Writing In-the-Direction-Of Checks

You might need to check whether one layer encloses another layer by a certain dimension, but by a different dimension in the direction of a third layer. For example, poly must enclose contacts by 2 microns, but by 2.5 microns in the direction of metal (current).

You might also need to write a check for two layers, such as metal and contact, to check spacing in the direction of current.

Choosing the Direction

To write in-the-direction-of checks, you must first determine what the direction is. The following figure shows some possible in-the-direction-of cases.

The two cases on the left are straightforward, because the direction is toward the mass of the conductor layer. For the case on the right, you need to decide if the A or B distance warrants an in-the-direction-of check.

• If A is greater than a certain value, left becomes a valid direction.
• If B is greater than a certain value, down becomes a valid direction.
  
  

Once you decide what the A and B values are, you can use them as the minimum spacing values in your in-the-direction-of checks.

Clipping Geometries

Some technologies allow clipping, while others do not. The shape on the left in the following figure is not clipped. The shape on the right is clipped.
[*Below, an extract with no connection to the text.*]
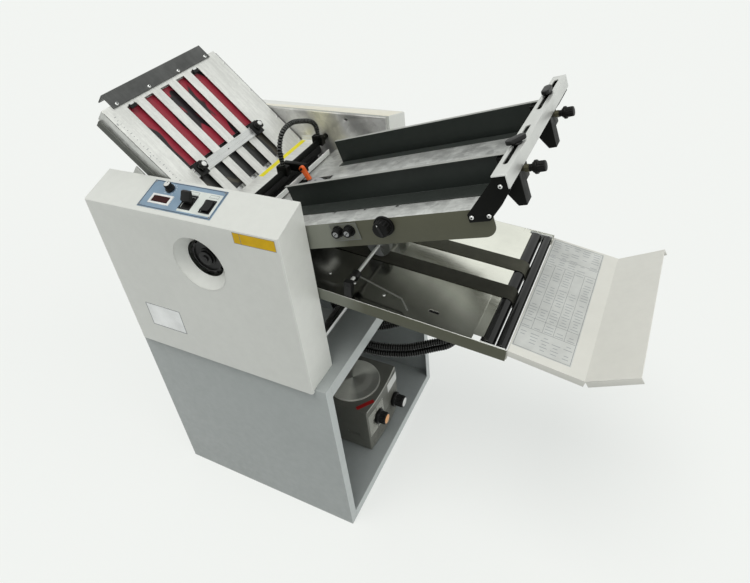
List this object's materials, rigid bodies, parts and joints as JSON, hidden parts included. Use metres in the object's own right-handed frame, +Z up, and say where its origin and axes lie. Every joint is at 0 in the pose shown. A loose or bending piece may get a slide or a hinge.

If your technology does not allow clipping, you will need to write your basic check for minimum enclosure using the ENC[S] option.

Enclosure checks for designs that don’t allow clipping use the [S] option with the ENC function. The [S] option takes two measurements for every point between the two geometries. If both these measurements are less than the spacing you specify, Dracula reports an error.

When taking the measurements for the [S] option, Dracula checks the x,y value for each dimension. For example, point C,0 in the following figure measures C on the x axis and 0 on the y axis. Point 0,D measures 0 on the x axis and B on the y axis. If your enclosure value is 3, and both C and D are less than 3, Dracula reports an error.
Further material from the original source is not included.